Why should Zout>>Zin? What is the logic behind it?

• Because the current source's impedance shunts the supply rather than being in series. And you'd be concerned about the current divider effect rather than voltage divider. – The Photon Dec 23 '15 at 17:41
• do you mean Zin and Zout are in parallel in current source case? – user16307 Dec 23 '15 at 17:43
• Because in this case, the total current is MAINLY determined by the value of Zout. Hence, the total current is - more or less - independent on the load (it is constant).. Hence, we have a "constant" current source. – LvW Dec 23 '15 at 17:47
• You are assuming output voltage (for a voltage source) or output current (for a current source) should minimally be affected by the load. However maximum transferred power is an equally valid assumption to make, with different results for the load. In other words, there is no such "should", it all boils down to what you want to accomplish. – jippie Dec 23 '15 at 18:10
• Another thing to note about real-world current sources is that--like you can't have infinite amperage coming out of a [real-world] voltage source--you can't have infinite voltage coming out of a [real-world] current source. The voltage limit for the latter is sometimes called compliance voltage (range). This limit, which is the open-circuit voltage for a current source, is obviously related to the internal impedance, just like the short-circuit current is for a voltage. – Fizz Dec 23 '15 at 18:33

The output impedance shunts the source in a current source:

simulate this circuit – Schematic created using CircuitLab

If the source impedance were in series, it would have no effect on the source's behavior, because the current source would simply compensate for its presence to produce the required output current.

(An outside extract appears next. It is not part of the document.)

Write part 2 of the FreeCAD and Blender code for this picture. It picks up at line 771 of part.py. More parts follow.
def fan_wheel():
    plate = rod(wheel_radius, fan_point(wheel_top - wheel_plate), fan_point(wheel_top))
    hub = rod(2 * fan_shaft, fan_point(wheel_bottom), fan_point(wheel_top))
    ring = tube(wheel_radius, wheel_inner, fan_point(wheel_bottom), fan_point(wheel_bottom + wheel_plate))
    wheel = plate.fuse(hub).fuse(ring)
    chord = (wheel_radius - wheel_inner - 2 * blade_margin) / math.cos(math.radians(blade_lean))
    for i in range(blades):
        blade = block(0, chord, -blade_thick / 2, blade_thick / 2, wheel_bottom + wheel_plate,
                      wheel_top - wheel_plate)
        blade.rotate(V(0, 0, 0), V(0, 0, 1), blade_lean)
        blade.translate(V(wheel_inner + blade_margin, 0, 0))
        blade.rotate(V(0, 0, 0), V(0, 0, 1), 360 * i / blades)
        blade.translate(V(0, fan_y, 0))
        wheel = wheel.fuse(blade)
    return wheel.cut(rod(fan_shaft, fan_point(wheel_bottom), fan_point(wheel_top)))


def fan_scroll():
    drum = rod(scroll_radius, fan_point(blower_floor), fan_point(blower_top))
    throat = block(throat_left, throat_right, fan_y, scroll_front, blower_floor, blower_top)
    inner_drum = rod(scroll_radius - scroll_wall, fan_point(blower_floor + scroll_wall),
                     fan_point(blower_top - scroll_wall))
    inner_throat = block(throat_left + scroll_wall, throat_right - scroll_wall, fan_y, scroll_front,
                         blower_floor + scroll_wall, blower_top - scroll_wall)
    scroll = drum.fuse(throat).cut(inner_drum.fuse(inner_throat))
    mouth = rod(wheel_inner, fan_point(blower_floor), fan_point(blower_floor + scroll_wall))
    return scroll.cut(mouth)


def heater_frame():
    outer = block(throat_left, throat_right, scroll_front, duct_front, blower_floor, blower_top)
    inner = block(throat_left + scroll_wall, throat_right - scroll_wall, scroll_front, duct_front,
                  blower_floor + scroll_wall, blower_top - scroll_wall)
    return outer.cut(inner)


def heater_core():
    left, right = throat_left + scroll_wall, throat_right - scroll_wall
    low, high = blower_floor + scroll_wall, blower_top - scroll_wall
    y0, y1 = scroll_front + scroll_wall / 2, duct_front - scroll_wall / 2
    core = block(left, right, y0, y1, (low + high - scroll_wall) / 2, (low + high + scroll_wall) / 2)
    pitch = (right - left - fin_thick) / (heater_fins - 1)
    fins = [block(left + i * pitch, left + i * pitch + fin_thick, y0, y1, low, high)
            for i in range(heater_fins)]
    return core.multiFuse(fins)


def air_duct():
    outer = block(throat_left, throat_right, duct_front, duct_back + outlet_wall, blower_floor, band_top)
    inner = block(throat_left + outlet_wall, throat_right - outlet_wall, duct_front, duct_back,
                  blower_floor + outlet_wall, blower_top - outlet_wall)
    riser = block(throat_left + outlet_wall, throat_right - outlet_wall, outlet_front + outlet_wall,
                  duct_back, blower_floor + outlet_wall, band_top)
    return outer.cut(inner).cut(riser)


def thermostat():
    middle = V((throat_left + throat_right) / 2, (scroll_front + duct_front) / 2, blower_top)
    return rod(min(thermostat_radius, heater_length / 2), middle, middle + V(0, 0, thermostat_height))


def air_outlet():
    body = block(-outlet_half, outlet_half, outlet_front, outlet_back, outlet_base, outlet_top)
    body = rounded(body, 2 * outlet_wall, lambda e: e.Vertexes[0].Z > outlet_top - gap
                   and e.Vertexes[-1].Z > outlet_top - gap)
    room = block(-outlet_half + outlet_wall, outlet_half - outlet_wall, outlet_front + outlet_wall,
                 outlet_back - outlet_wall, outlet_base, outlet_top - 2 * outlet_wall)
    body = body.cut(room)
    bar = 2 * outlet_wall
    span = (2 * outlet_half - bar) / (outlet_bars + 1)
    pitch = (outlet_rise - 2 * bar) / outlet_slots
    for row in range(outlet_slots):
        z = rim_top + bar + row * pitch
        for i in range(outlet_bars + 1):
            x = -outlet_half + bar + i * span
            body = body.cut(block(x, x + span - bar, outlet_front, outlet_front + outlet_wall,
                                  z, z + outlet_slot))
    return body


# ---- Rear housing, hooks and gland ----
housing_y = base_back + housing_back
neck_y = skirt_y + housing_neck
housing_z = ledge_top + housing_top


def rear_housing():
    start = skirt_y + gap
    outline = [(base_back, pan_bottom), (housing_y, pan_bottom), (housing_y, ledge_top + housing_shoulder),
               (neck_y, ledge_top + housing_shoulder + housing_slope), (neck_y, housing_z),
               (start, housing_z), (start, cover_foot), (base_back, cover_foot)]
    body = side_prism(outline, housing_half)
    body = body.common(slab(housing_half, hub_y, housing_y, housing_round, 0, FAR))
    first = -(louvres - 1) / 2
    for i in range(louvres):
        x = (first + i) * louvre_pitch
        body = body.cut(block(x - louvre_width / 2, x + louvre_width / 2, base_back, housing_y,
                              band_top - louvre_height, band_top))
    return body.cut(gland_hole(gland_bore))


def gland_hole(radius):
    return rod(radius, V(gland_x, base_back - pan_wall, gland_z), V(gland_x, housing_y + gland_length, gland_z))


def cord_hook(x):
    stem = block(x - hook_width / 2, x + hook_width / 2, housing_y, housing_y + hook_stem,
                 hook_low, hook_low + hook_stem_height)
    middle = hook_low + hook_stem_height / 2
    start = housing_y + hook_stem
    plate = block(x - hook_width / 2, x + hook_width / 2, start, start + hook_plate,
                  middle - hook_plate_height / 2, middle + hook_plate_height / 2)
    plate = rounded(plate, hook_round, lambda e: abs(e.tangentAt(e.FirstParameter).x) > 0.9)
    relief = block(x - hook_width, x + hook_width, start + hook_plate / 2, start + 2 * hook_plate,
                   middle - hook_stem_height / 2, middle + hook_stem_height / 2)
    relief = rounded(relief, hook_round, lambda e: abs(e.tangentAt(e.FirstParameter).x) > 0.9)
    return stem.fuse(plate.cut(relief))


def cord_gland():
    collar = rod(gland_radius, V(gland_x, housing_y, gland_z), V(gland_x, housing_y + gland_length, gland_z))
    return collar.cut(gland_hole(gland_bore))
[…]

Since the source impedance is shunting the source, it must have a high value to avoid drawing away source current and reducing the current delivered to the load.

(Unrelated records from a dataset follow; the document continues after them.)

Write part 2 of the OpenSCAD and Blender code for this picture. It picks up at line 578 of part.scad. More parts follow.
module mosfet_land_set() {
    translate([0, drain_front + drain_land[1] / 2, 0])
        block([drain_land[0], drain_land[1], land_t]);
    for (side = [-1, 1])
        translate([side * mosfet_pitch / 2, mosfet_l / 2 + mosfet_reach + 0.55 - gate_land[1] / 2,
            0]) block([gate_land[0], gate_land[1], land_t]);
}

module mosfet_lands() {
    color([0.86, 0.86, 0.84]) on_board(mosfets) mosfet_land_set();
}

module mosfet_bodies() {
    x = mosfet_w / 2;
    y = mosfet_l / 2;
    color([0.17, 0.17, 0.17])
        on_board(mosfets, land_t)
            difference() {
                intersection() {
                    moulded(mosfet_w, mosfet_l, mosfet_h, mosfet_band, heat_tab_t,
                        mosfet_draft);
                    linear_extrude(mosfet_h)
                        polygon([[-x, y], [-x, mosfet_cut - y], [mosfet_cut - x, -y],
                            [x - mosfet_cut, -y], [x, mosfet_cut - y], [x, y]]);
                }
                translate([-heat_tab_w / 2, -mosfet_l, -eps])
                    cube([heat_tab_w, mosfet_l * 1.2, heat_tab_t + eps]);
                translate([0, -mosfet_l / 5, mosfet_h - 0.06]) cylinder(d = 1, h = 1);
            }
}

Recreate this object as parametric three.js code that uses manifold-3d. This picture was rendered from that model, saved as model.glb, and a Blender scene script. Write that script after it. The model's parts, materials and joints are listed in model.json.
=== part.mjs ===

• nice but just one question about this: so if one increases Zsrc it seems it is getting better since the current divider effect starts to disappear. and if we bring Zsrc to extreme case for example if we replace the Zscr with a dry wood or something has extreme low conductivity. Or even if we remove Zsrc means Zsrc goes to infinity and still we should be happy about it. But when I think this way it seems Im making a logical mistake. What do you think? – user16307 Dec 23 '15 at 17:58
• Or Zsrc is a Thevenin equivalent which "has to be some value"? – user16307 Dec 23 '15 at 18:04
• Why do you think you would make a LOGICAL mistake? – LvW Dec 23 '15 at 18:04
• Yes, the power delivered to the load increases toward the maximum as $Z_{src}\to\infty$. But you'll get almost all the improvement as long as you have $Z_{src}\gg{}Z_{load}$. Increases beyond, say $Z_{src}=10(Z_{load})$ will have very little effect. – The Photon Dec 23 '15 at 18:05
• Is there a current source in the world which has infinite Zsrc? I think Zsrc is not something like a one piece 1/4 watt actual resistor component. It is Thevenin equivalent right? – user16307 Dec 23 '15 at 18:07

A 1V voltage source with a series resistance of 1 ohm can produce 1 amp into a short circuit. The terminal impedance looking into the voltage source and resistor is 1 ohm.

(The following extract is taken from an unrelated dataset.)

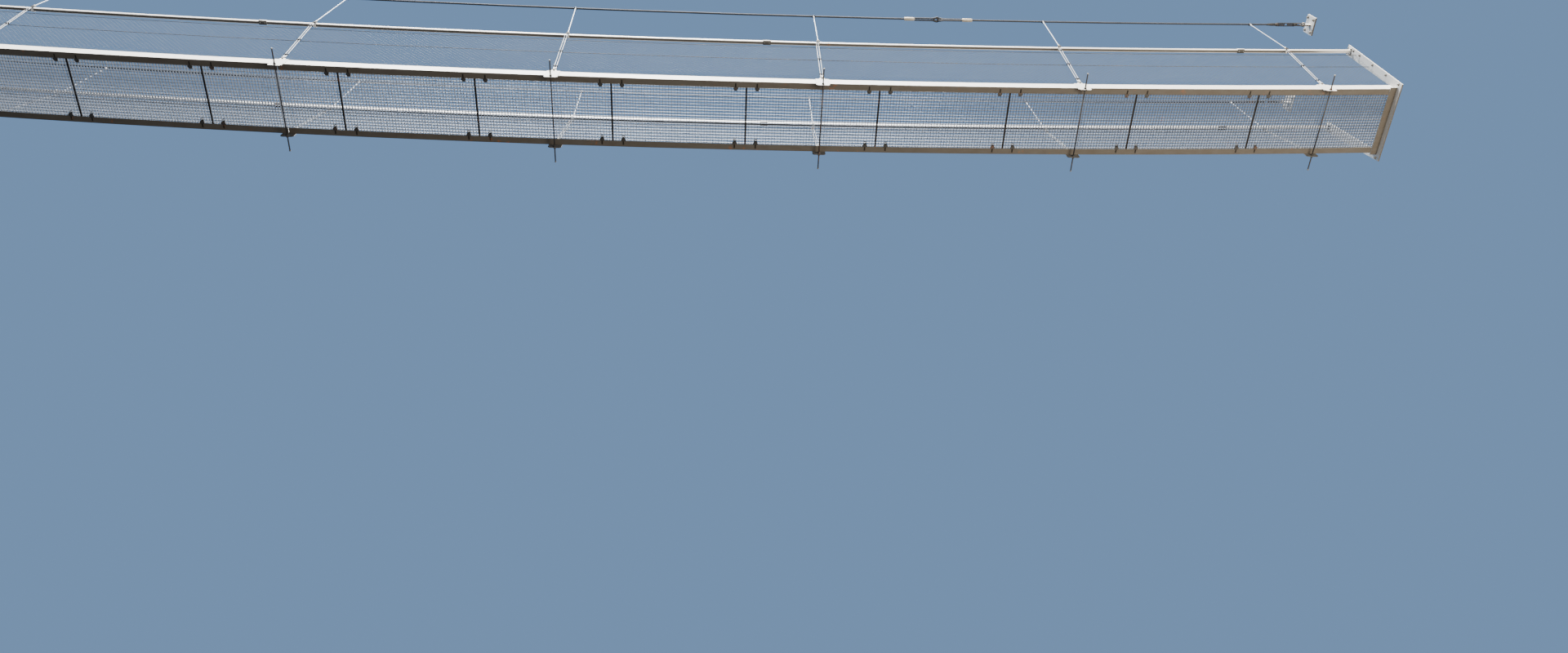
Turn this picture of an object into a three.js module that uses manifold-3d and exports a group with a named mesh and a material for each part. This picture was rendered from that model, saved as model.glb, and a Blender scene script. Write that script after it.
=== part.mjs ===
// Suspension footbridge: six bays of narrow grating deck between two edge beams, hung from two
// cables that sag with the deck, with tube handrails and wire netting, from rock face to rock face.
// Millimetres, +Z up, +X along the bridge, the near side at -Y. The origin is the middle of the left
// end frame's flat back face, where the bridge is bolted to the rock.
import * as THREE from 'three';
import { mergeVertices } from 'three/addons/utils/BufferGeometryUtils.js';
import Module from 'manifold-3d';

const wasm = await Module();
wasm.setup();

// Line of the bridge
const END_PLANE = 9900; // from midspan to each rock face
const END_RISE = 700; // how far the ends stand above midspan
const KINK = 1000; // the deck line is straight between points this far apart
const BAY = 3000;
const STATIONS = [-3 * BAY, -6400, -BAY, 0, BAY, 2 * BAY, 3 * BAY]; // hangers, the second off pitch
const SEAT_GAP = 0.3; // between pieces that bear on each other

// Deck
const WIDTH = 800; // over the edge beams
const BEAM_HEIGHT = 155;
const BEAM_FLANGE = 70;
const BEAM_THICK = 7;
const BEAM_JOINT = 3; // half the gap between two beam lengths
const GRATING_DEEP = 30;
const GRATING_EDGE = WIDTH / 2 - BEAM_THICK - 1;
const GRATING_JOINT = 3; // half the gap between two panels
const PANEL = BAY / 2;
const FIRST_CROSSBAR = -8350;
const CROSSBAR_COUNT = 12;
const CROSSBAR_WIDE = 20;
const CROSSBARS_PER_MODULE = 2;
const PAD_OVERLAP = 2; // how far a crossbar's pad runs into the bar and into its panel

// Bracket plates and cross rods, heights above the underside of the beams
const PLATE_HALF = 75;
const PLATE_THICK = 8;
const PLATE_BOTTOM = -90;
const PLATE_CHAMFER = 20;
const LUG_HALF = 30;
const LUG_TOP = 198;
const LUG_CHAMFER = 12;
const PIN_Z = 171;
const PIN_RADIUS = 8;
const ROD_Z = -60;
const ROD_RADIUS = 8;
const ROD_REACH = 190; // past each beam
const NUT_RADIUS = 16;
const NUT_THICK = 15;

// Handrails and cables
const RAIL_Y = 508;
const RAIL_Z = 1270;
const RAIL_RADIUS = 24.15;
const RAIL_FLANGE = 90;
const RAIL_FLANGE_THICK = 8;
const SLEEVES = [-3620, 2380, 8380]; // joints of the six metre tubes
const SLEEVE_RADIUS = 29;
const SLEEVE_LENGTH = 96;
const CABLE_Y = 548;
const CABLE_Z = 2485;
const CABLE_RADIUS = 11;
const SPLICE_X = 4650; // shackled joint in the near cable
const FERRULE_REACH = 387;
const FERRULE_LENGTH = 140;
const FERRULE_RADIUS = 22;
const LOOP_THICK = 22;
const LOOP_WIDE = 42;
const SHACKLE_RADIUS = 30;
const SHACKLE_WIDE = 44;
const ROPE_IN_SOCKET = 20;

// Hangers
const ROPE_RADIUS = 6;
const HANGER_Y = WIDTH / 2 + PLATE_THICK / 2; // at the pin
const RAIL_CLEAR = 1; // between the handrail and the rope that passes outside it
const HANGER_RAIL_Y = RAIL_Y + RAIL_RADIUS + ROPE_RADIUS + RAIL_CLEAR;
const LEG_SPREAD = 13;
const THIMBLE_Z = 228;
const THIMBLE_RADIUS = 22;
const BOW_RADIUS = 4.5;
const BOW_CLEAR = 0.4; // between the shackle's bow and the plate's lug
const BOW_REACH = PLATE_THICK / 2 + BOW_CLEAR + BOW_RADIUS;
const BOW_BOTTOM = 202; // of its crossing
const BOW_TOP = 213;
const PIN_REACH = 8; // past the bow, on the outer side
const TAIL_TOP = 1190;
const CLIPS = [290, 725, 1150];
const CLIP_HIGH = 16;
const CLIP_EDGE = 4; // past the ropes at each side
const CLIP_INNER = 8; // from the ropes' middle towards the netting
const CLIP_OUTER = 13;
const CLAMP_HALF = 15;
const CLAMP_RING = 31;
const CLAMP_BLOCK_INNER = 22; // from the handrail's middle
const CLAMP_BLOCK_HALF = 22;
const CLAMP_SKIN = 4; // outside the rope
const SADDLE_HALF = 18;
const SADDLE_SIDE = 16;
const SADDLE_SHIFTS = { // along the bridge, where a hanger's upper rope leans
  near: [0, 0, 0, -80, 0, 70, 0],
  far: [0, 0, 0, -50, 0, 0, 0],
};

// Netting
const NET_THICK = 4;
const WIRE_RADIUS = 4;
const NET_FOOT = 100;
const NET_BEND = 262;
const NET_LEAN = 330;
const NET_TOP = 1100;
const MIDDLE_WIRE = 725;
const NET_STAND = 5.5; // from the beams' upright legs
const NET_CLEAR = 2.5; // between the wires and the hangers' rope
const NET_FOOT_Y = WIDTH / 2 - BEAM_THICK - NET_STAND;
const NET_JOINT = 1; // half the gap between two lengths
const NET_CUTS = [STATIONS[1], -BAY, BAY, 2 * BAY]; // lengths meet at hangers
const NET_RIB = 16; // between the openings that stand for the mesh
const NET_PITCH = 500; // about how far apart the openings are along the bridge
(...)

If you converted this circuit to a current source, your source would be 1A with a parallel resistance of 1 ohm. If you were to calculate the terminal impedance of that set-up it would be 1 ohm.

Both these circuits provide identical performance and functionality - if both were placed inside a box with their terminals coming out and you were asked to probe the terminals and measure this (and that) you would find zero electrical difference.

This means that the current source without the parallel resistor MUST have infinite impedance and, as is more commonly known, the voltage source (without the series resistor) has zero impedance.

Another way to look at a current source is as an infinite voltage source in series with an infinite resistance. Despite both voltage and resistor being infinite they can still have a ratio and if this ratio is 1 then the current source is 1 amp and no matter how little or much resistance you connected to the output terminals, 1 amp would always flow.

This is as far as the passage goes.